Rachel Sewell walked straight into a job at a Hervey Bay school a few weeks after finishing her primary education degree at USC.
Before she enrolled to study, Rachel was a high school youth worker. She said working with disengaged youth inspired her to pursue a career as a teacher.
“I realised that lack of education was one of the biggest barriers many of these young people faced, and by becoming a teacher I could help them to succeed in life,” she said.
Rachel now teaches Year 6 at Pialba State School.
“I know this semester is going to be a really important time for my class, as we prepare for their transition into high school,” she said.
One of the benefits Rachel found about studying at Fraser Coast was the small class sizes, which she said helped her achieve good results throughout her degree.
“The highlight would definitely be the lecturers, particularly Dr Sharon Louth, Dr Trevor Black and Dr David Martin, for their continuous support and genuinely having the students’ best interests at heart,” she said.
Working alongside Rachel at Pialba State School is her USC classmate Julie Anne Curtis, who spent over 20 years working in the legal industry and in private business before deciding on a career change.
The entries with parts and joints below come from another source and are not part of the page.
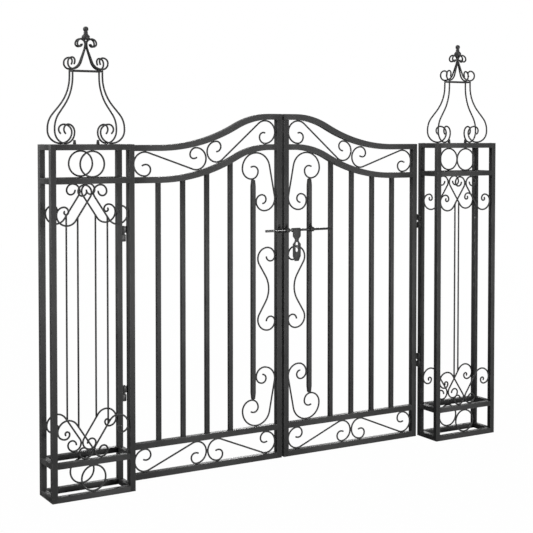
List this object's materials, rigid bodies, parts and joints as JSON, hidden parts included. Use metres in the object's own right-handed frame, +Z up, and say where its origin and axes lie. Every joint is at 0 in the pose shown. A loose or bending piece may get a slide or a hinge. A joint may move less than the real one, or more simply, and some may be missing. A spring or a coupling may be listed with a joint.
{
  "type": "wrought iron garden gate",
  "caption": "Double garden gate of black wrought iron with scrollwork, swept top rails, a sliding latch rod and two openwork pillars with scrolled crowns.",
  "frame": {"origin": "middle of the foot of the left pillar's outer front post, on the face that stands on the ground", "axes": "+X along the gate from the left pillar to the right one, +Y from the street side through the gate, +Z up"},
  "size_m": [1.2201, 0.086, 1.0164],
  "materials": {
    "tube_steel": "satin black powder coat on square steel tube",
    "wrought_rod": "satin black powder coat on bent round rod",
    "cast_finial": "satin black powder coat on a cast finial",
    "hinge_steel": "satin black powder coat on turned barrels",
    "latch_steel": "satin black powder coat on rod and flat steel"
  },
  "bodies": {
    "pillars": {"left_posts": "tube_steel", "left_face_rails": "tube_steel", "left_side_rails": "tube_steel", "left_rings": "wrought_rod", "left_front_scrolls": "wrought_rod", "left_back_scrolls": "wrought_rod", "left_crown_bearers": "tube_steel", "left_crown_rods": "wrought_rod", "left_crown_top": "wrought_rod", "left_finial": "cast_finial", "left_hinge_pins": "hinge_steel", "right_posts": "tube_steel", "right_face_rails": "tube_steel", "right_side_rails": "tube_steel", "right_rings": "wrought_rod", "right_front_scrolls": "wrought_rod", "right_back_scrolls": "wrought_rod", "right_crown_bearers": "tube_steel", "right_crown_rods": "wrought_rod", "right_crown_top": "wrought_rod", "right_finial": "cast_finial", "right_hinge_pins": "hinge_steel"},
    "left_leaf": {"left_leaf_stiles": "tube_steel", "left_leaf_swept_rails": "tube_steel", "left_leaf_bottom_rails": "tube_steel", "left_leaf_bars": "tube_steel", "left_leaf_spear_bar": "tube_steel", "left_leaf_arch_scrolls": "wrought_rod", "left_leaf_base_scrolls": "wrought_rod", "left_leaf_side_scrolls": "wrought_rod", "left_leaf_knuckles": "hinge_steel", "latch_keeper": "latch_steel"},
    "right_leaf": {"right_leaf_stiles": "tube_steel", "right_leaf_swept_rails": "tube_steel", "right_leaf_bottom_rails": "tube_steel", "right_leaf_bars": "tube_steel", "right_leaf_spear_bar": "tube_steel", "right_leaf_arch_scrolls": "wrought_rod", "right_leaf_base_scrolls": "wrought_rod", "right_leaf_side_scrolls": "wrought_rod", "right_leaf_knuckles": "hinge_steel", "latch_guides": "latch_steel"},
    "latch_rod": {"latch_rod": "latch_steel"},
    "latch_hasp": {"latch_hasp": "latch_steel"}
  },
  "joints": [
    {"name": "left_leaf_hinge", "type": "hinge", "parent": "pillars", "child": "left_leaf", "pos_m": [0.19275, 0.07375, 0.381], "axis": [0, 0, 1], "range_deg": [0, 90]},
    {"name": "right_leaf_hinge", "type": "hinge", "parent": "pillars", "child": "right_leaf", "pos_m": [1.01475, 0.05975, 0.381], "axis": [0, 0, 1], "range_deg": [0, 90]},
    {"name": "latch_rod_slide", "type": "slide", "parent": "right_leaf", "child": "latch_rod", "axis": [1, 0, 0], "range_m": [0, 0.055]},
    {"name": "latch_hasp_swing", "type": "hinge", "parent": "right_leaf", "child": "latch_hasp", "pos_m": [0.63775, 0.05575, 0.553], "axis": [-1, 0, 0], "range_deg": [0, 90]}
  ]
}
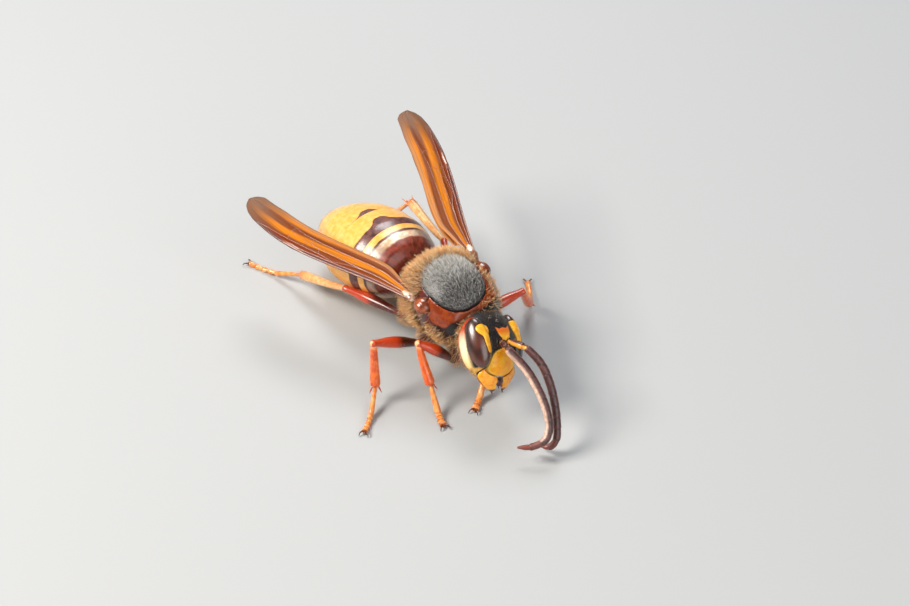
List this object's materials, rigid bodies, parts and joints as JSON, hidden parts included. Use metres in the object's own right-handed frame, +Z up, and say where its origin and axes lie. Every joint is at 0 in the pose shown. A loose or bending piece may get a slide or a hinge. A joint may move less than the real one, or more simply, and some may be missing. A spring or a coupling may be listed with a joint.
{
  "type": "hornet",
  "caption": "Male European hornet at life size, standing still with its wings folded in a V, its head low and its feelers curling down to the floor.",
  "frame": {"origin": "on the floor, under the middle of the hornet's bounding box", "axes": "-Y is the way the hornet faces, +X its left side, +Z up from the floor"},
  "size_m": [0.0234, 0.0354, 0.0114],
  "materials": {
    "black_shell": "satin black horn under short hair",
    "head_shell": "glossy black and red-brown horn with yellow marks",
    "red_shell": "glossy red-brown horn",
    "yellow_shell": "glossy yellow horn",
    "orange_limb": "glossy orange-red horn",
    "eye": "glossy dark brown, finely faceted",
    "wing": "clear amber film with dark veins",
    "feeler": "satin dark purple-brown"
  },
  "bodies": {
    "root": {"clypeus": "yellow_shell", "coxa_front_left": "red_shell", "coxa_front_right": "red_shell", "coxa_hind_left": "red_shell", "coxa_hind_right": "red_shell", "coxa_middle_left": "red_shell", "coxa_middle_right": "red_shell", "eye_left": "eye", "eye_right": "eye", "femur_front_left": "red_shell", "femur_front_right": "red_shell", "femur_hind_left": "red_shell", "femur_hind_right": "red_shell", "femur_middle_left": "red_shell", "femur_middle_right": "red_shell", "flagellum_left": "feeler", "flagellum_right": "feeler", "forewing_left": "wing", "forewing_right": "wing", "gaster_1": "red_shell", "gaster_2": "yellow_shell", "gaster_3": "yellow_shell", "gaster_4": "yellow_shell", "gaster_5": "yellow_shell", "gaster_6": "yellow_shell", "gaster_7": "yellow_shell", "head": "head_shell", "hindwing_left": "wing", "hindwing_right": "wing", "mandible_left": "yellow_shell", "mandible_right": "yellow_shell", "mesoscutum": "black_shell", "mesothorax": "black_shell", "mouthparts": "red_shell", "neck": "black_shell", "pronotum": "red_shell", "propodeum": "black_shell", "scape_left": "red_shell", "scape_right": "red_shell", "scutellum": "red_shell", "tarsus_front_left": "orange_limb", "tarsus_front_right": "orange_limb", "tarsus_hind_left": "orange_limb", "tarsus_hind_right": "orange_limb", "tarsus_middle_left": "orange_limb", "tarsus_middle_right": "orange_limb", "tegula_left": "red_shell", "tegula_right": "red_shell", "tibia_front_left": "orange_limb", "tibia_front_right": "orange_limb", "tibia_hind_left": "orange_limb", "tibia_hind_right": "orange_limb", "tibia_middle_left": "orange_limb", "tibia_middle_right": "orange_limb"}
  },
  "joints": []
}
She said assisting her own child learn with dyslexia fuelled a desire to help other young students realise their full potential.
Earlier this year, Julie Anne received the Fraser Coast Anglican College Prize in Education for highest-achieving second-year or third-year Bachelor of Education student.
During her studies, she also mentored students from Urangan State High School’s Academic and Cultural Excellence program in weekly computer coding and circuitry classes at USC’s Fraser Coast campus.